CGAP: Urban Region Representation Learning with Coarsened Graph Attention Pooling
Zhuo Xu, Xiao Zhou
TL;DR
This work tackles urban region representation learning by formulating cities as multi-view graphs that combine POIs and mobility with regional topology. It introduces Coarsened Graph Attention Pooling (CGAP), a hierarchical pooling mechanism that uses local attention to build coarsened graphs and a global attention layer to fuse global context with local embeddings, yielding a global feature $h_g$. The method is trained with a region-embedding loss and multi-task objectives that decode embeddings into mobility and POI signals, demonstrating superior performance over strong baselines on crime prediction, check-ins, and land-use tasks. The approach enables richer, multi-modal urban representations with potential for scalable deployment in urban planning and UNSDG-related analytics.
Abstract
The explosion of massive urban data recently has provided us with a valuable opportunity to gain deeper insights into urban regions and the daily lives of residents. Urban region representation learning emerges as a crucial realm for fulfilling this task. Among deep learning approaches, graph neural networks (GNNs) have shown promise, given that city elements can be naturally represented as nodes with various connections between them as edges.

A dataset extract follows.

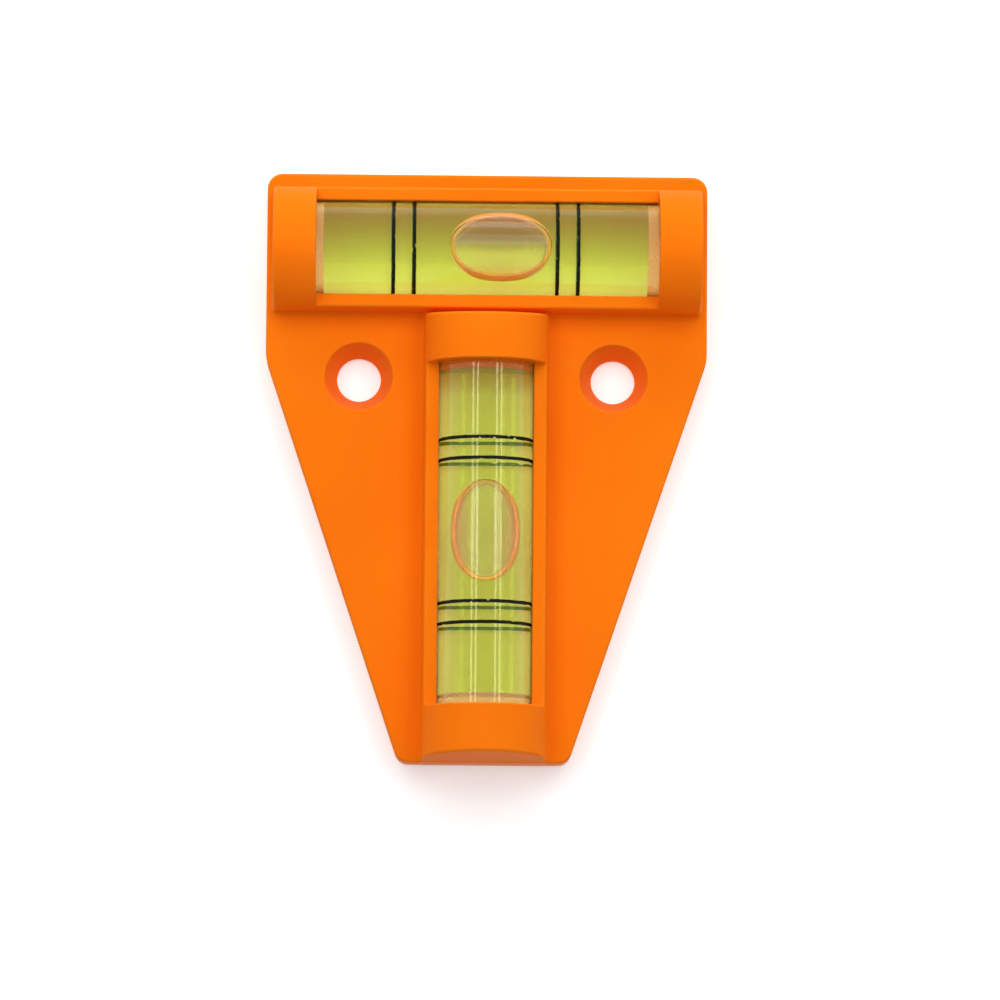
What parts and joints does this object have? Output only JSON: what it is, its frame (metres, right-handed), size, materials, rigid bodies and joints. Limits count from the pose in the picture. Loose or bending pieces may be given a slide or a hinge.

However, many existing GNN approaches encounter challenges such as over-smoothing and limitations in capturing information from nodes in other regions, resulting in the loss of crucial urban information and a decline in region representation performance. To address these challenges, we leverage urban graph structure information and introduce a hierarchical graph pooling process called Coarsened Graph Attention Pooling (CGAP). CGAP features local attention units to create coarsened intermediate graphs and global features. Additionally, by incorporating urban region graphs and global features into a global attention layer, we harness relational information to enhance representation effectiveness. Furthermore, CGAP integrates region attributes such as Points of Interest (POIs) and inter-regional contexts like human mobility, enabling the exploitation of multi-modal urban data for more comprehensive representation learning. Experiments on three downstream tasks related to the UN Sustainable Development Goals validate the effectiveness of region representations learned by our approach. Experimental results and analyses demonstrate that CGAP excels in various socioeconomic prediction tasks compared to competitive baselines.